__GOAL__: Repeat every line, exactly, from the very first through the one where "wasm.setup();" appears. Add nothing else.

__DATA SECTION__:
+--

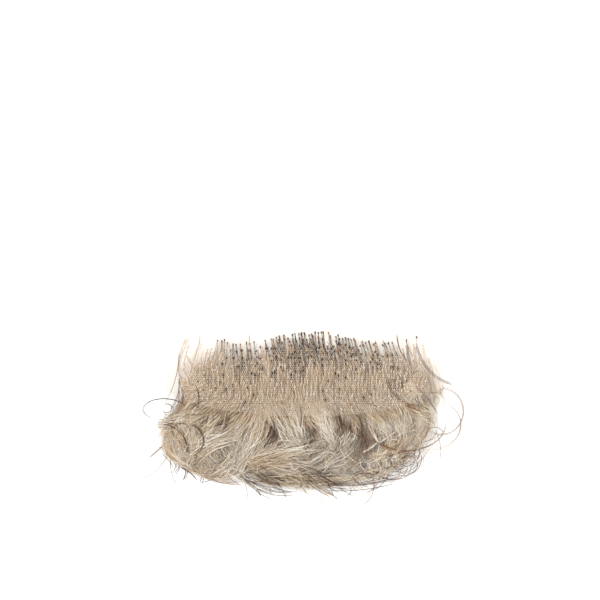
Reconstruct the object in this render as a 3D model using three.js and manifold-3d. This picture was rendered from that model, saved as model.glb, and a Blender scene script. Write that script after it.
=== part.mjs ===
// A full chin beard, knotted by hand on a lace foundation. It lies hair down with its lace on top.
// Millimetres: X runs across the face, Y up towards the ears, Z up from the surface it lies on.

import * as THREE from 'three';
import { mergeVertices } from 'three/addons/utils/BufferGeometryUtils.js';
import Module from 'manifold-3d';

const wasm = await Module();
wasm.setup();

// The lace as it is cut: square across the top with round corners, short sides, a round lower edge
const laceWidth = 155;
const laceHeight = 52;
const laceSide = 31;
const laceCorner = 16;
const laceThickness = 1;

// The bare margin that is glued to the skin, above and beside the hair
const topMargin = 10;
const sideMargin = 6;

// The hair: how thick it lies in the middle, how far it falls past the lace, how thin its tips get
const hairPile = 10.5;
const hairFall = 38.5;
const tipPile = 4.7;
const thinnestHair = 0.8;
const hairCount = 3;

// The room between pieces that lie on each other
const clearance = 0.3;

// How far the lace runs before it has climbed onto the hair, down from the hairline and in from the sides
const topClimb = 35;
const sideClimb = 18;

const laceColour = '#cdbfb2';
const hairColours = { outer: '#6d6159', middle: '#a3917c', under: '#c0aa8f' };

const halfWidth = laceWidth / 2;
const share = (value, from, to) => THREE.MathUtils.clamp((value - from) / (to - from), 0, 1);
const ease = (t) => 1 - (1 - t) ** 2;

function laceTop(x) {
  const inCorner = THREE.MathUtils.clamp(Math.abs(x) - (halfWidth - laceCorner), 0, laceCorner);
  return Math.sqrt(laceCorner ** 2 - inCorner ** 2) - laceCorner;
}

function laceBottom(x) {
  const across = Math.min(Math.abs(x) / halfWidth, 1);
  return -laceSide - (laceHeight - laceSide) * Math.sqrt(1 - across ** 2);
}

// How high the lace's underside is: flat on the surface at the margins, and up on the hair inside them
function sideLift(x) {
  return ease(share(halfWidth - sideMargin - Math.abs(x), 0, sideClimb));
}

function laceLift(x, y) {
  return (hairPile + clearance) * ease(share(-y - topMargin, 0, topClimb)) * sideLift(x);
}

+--

__SOLUTION BELOW__:
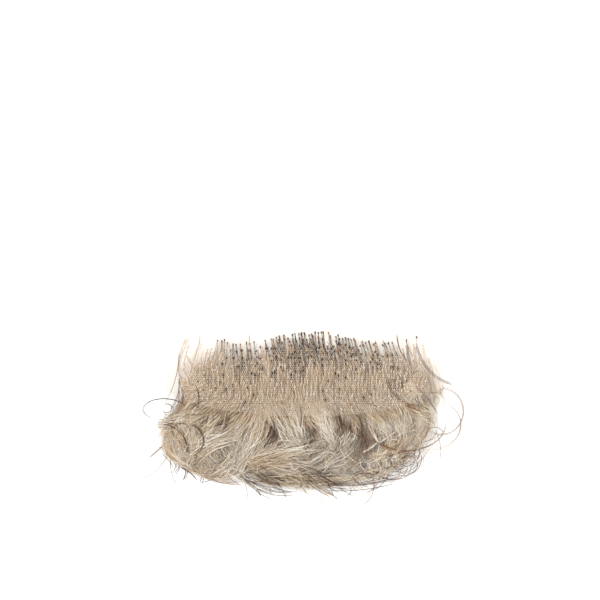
Reconstruct the object in this render as a 3D model using three.js and manifold-3d. This picture was rendered from that model, saved as model.glb, and a Blender scene script. Write that script after it.
=== part.mjs ===
// A full chin beard, knotted by hand on a lace foundation. It lies hair down with its lace on top.
// Millimetres: X runs across the face, Y up towards the ears, Z up from the surface it lies on.

import * as THREE from 'three';
import { mergeVertices } from 'three/addons/utils/BufferGeometryUtils.js';
import Module from 'manifold-3d';

const wasm = await Module();
wasm.setup();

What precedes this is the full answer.